The policy strengthens the presumption against detention for vulnerable people to ensure that individuals are not detained inappropriately.
Under the ‘adults at risk in immigration detention’ policy, vulnerable people are detained, or their detention continued, only when the immigration considerations in their particular case outweigh the evidence of vulnerability.
A survey of almost 200 people held in seven UK detention centres on 31 August 2018 showed that almost 56% were defined as an ‘adult at risk’. And independent monitors and inspectors have found numerous instances of vulnerable individuals detained inappropriately since the AAR policy was introduced.
The Home Office’s policy to protect adults at risk had not been effective in keeping many vulnerable people out of detention. There had been five deaths in or immediately following detention.
In our report on immigration detention, we found that the Adults at Risk (AAR) policy is not protecting the vulnerable people it was introduced to protect. Read the report and comments from Committee member @Stuart_McDonald here:https://t.co/SIYqMXwsU3 pic.twitter.com/8uBay2vqxG
— Home Affairs Committee (@CommonsHomeAffs) March 21, 2019
[T]he Adults at Risk (AAR) policy is not protecting the vulnerable people it was introduced to protect. Instead, the way evidence of risk is weighed against immigration factors has increased the burden on individuals to evidence the risk of harm that might render them particularly vulnerable if they were placed or remained in detention. The policy has significantly lowered the threshold for Home Office caseworkers to maintain detention of those most at risk. Rule 35, the process intended to act as a safeguard against the detention of vulnerable people by ensuring that particularly vulnerable detainees are brought to the attention of relevant staff, has failed to prevent too many injustices. It is not currently a fair or robust system.
Indefinitely
We do not detain people indefinitely.
The Home Office explains this by saying that it detains people for a finite but unspecified time during which there is a ‘reasonable prospect of their removal’ (see above). This interpretation of ‘indefinite’ seems to contradict the widely accepted definition offered by the Collins English Dictionary, among others.
- If you describe a situation or period as indefinite, you mean that people have not decided when it will end.
- Something that is indefinite is not exact or clear.
Many MPs have the same understanding of the term. For instance, Shadow Home Secretary Diane Abbott says ‘Ministers insist that detention is not indefinite, but if someone is in a detention centre, cut off from their friends and family, with no idea when they will be released, it certainly feels like indefinite to them.’
Likewise, Lib Dem MP Tim Farron says: ‘immigrants can be detained with no idea of when they might be removed or released.’

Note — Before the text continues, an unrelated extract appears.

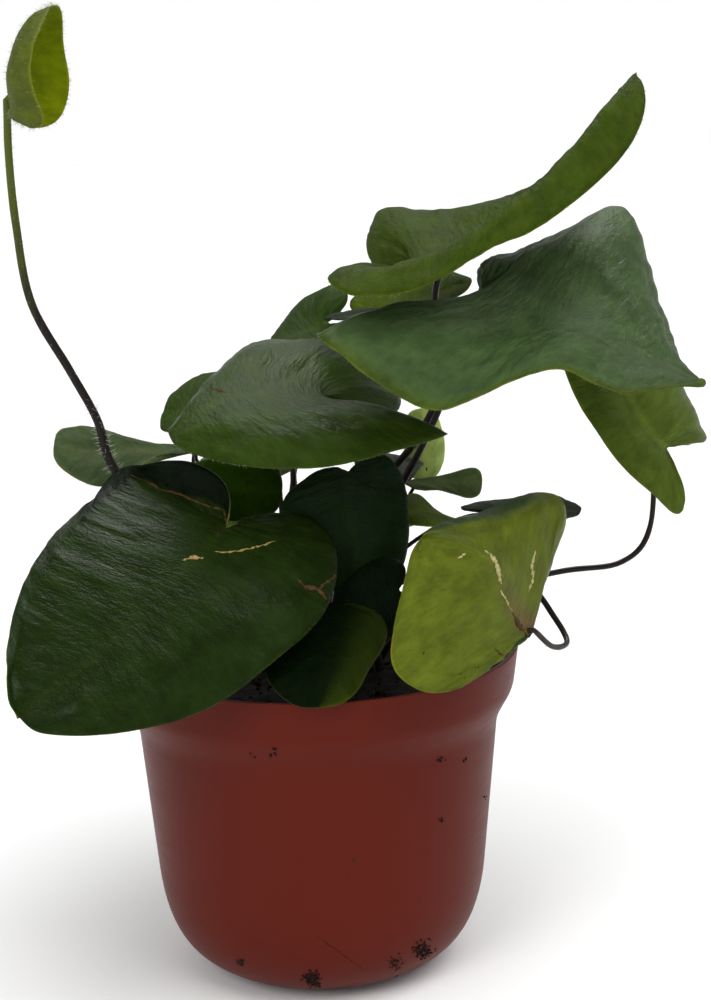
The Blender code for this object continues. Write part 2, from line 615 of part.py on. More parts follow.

The Home Affairs Committee received evidence from Freed Voices, a group of experts-by-experience who have been in immigration detention in this country, on how the lack of a time limit can have a devastating impact on the emotional and physical well-being of those detained.

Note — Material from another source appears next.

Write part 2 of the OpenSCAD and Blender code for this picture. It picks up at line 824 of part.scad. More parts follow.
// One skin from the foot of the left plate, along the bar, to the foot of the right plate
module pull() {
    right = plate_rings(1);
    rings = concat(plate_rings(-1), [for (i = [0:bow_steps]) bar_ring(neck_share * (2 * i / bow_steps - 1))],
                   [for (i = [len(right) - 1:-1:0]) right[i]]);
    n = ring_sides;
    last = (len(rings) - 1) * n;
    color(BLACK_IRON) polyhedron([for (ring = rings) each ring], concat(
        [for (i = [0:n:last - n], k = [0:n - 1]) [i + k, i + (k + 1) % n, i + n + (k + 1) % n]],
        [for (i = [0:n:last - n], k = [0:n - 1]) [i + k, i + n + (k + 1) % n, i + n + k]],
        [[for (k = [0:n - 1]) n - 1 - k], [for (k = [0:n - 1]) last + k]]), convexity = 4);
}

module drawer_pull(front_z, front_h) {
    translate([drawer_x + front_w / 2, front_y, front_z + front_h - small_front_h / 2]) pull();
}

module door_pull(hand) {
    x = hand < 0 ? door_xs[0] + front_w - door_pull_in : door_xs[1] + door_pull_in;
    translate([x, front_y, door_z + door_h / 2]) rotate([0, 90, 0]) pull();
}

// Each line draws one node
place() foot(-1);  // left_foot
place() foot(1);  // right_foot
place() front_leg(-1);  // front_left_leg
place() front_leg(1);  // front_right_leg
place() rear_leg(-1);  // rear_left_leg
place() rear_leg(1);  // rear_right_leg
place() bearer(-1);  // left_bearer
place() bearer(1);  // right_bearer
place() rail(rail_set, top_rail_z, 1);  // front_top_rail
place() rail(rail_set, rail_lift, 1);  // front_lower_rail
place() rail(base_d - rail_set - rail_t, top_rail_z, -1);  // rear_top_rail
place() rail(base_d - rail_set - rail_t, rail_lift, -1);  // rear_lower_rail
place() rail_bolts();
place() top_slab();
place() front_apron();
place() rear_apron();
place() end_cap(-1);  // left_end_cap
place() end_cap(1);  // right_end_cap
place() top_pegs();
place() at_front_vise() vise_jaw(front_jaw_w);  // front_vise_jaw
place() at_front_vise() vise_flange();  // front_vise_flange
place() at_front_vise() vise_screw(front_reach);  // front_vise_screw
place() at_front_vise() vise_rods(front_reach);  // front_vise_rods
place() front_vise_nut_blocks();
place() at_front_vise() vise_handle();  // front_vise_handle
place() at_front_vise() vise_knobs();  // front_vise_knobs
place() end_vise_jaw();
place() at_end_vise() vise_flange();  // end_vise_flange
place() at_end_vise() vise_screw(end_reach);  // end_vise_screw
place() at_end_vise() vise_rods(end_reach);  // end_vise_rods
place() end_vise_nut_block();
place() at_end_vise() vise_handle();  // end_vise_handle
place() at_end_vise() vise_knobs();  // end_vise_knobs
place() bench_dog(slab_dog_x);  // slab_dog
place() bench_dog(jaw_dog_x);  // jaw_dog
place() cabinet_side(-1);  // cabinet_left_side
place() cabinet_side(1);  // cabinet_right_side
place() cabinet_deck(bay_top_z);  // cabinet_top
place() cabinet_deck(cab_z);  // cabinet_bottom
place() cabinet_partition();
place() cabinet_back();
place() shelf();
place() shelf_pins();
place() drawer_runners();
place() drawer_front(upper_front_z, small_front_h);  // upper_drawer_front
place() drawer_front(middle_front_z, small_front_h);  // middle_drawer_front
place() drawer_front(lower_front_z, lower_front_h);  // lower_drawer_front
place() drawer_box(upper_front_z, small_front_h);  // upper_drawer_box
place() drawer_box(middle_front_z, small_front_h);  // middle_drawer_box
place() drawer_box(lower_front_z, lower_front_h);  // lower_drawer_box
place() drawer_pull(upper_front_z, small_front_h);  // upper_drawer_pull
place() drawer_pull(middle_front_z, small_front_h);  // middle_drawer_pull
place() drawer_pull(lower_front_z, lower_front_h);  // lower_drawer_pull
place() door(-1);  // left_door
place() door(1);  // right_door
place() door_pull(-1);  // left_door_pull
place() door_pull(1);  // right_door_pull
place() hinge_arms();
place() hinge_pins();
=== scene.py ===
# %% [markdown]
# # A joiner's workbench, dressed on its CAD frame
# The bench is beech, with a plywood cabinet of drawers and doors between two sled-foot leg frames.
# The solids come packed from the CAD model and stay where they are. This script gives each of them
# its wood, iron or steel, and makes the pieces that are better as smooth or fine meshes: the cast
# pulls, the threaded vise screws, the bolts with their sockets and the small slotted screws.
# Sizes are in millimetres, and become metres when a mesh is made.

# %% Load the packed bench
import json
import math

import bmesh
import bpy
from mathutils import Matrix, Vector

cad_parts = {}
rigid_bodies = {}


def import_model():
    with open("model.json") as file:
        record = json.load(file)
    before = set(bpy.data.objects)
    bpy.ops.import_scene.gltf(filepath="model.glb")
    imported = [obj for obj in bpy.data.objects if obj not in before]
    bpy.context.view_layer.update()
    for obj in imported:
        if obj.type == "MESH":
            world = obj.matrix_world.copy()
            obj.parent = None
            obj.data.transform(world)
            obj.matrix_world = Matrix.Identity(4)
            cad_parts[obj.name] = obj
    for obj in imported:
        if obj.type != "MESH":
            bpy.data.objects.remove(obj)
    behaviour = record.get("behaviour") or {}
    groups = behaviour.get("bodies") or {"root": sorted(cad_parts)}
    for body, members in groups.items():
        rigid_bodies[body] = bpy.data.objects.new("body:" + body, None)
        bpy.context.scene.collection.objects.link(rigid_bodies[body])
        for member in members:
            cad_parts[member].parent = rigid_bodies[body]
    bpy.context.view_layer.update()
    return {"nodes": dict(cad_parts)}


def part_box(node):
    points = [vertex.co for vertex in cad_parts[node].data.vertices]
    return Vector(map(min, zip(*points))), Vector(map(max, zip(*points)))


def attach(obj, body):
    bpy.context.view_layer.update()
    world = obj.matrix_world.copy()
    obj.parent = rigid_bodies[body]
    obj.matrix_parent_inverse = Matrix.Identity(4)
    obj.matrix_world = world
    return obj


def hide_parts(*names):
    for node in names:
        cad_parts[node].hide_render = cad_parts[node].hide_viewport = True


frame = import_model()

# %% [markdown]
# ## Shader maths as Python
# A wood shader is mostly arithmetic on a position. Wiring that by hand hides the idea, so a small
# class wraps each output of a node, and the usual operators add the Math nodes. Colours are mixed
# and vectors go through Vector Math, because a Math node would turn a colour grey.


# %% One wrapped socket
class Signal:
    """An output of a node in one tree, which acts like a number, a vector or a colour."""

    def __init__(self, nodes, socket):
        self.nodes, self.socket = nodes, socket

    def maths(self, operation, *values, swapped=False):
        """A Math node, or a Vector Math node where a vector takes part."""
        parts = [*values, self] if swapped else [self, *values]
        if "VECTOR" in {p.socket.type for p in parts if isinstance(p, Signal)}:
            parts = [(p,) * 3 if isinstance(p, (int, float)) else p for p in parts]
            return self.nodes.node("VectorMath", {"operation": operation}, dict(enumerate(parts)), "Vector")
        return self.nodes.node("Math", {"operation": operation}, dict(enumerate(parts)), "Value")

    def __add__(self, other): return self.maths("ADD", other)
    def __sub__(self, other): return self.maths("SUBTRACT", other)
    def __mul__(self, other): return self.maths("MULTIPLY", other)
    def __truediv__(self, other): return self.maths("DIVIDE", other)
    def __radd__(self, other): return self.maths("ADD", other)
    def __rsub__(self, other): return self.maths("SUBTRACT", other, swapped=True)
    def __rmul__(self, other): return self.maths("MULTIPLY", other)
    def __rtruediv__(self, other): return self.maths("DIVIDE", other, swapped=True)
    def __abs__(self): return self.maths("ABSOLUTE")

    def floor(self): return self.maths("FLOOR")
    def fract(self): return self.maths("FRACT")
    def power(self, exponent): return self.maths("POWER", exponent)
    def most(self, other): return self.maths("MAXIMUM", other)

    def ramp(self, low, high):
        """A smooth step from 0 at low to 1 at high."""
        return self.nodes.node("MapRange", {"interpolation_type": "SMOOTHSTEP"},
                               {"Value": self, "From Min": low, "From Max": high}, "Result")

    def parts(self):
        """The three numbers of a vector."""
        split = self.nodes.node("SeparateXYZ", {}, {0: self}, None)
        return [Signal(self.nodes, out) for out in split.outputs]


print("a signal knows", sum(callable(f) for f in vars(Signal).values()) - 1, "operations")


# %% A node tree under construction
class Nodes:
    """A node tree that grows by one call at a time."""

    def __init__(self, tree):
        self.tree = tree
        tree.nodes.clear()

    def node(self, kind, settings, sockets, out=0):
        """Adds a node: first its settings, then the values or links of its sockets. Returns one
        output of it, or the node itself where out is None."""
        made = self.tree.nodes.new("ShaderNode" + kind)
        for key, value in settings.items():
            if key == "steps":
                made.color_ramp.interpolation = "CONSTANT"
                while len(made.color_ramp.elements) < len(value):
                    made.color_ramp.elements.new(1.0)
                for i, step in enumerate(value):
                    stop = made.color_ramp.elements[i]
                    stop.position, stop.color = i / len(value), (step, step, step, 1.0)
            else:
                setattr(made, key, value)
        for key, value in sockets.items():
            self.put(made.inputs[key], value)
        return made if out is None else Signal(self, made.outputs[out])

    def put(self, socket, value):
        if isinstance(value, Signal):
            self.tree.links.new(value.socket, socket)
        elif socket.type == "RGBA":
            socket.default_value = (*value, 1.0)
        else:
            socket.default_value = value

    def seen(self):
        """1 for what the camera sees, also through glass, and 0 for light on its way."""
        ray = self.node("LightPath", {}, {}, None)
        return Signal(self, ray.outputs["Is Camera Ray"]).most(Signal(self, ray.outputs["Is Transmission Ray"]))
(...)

It is the absence of numbers – of facts, of certainties, of any plan or structure – that makes indefinite detention such a mental torture. At the start, you look down every possible rabbit hole to end the not-knowing. But after a while your brain begins to melt. You start to doubt yourself. I wanted to numb the pain. And that is why the rate of self-harm in immigration detention is so high.
Freed Voices
Conclusion
The facts listed by the Home Office may reflect the policy and rules by which it is bound to operate. But the factsheet presents an idealised picture. Outcomes, judged by both official stats and independent authorities, show the situation is markedly different in several important respects.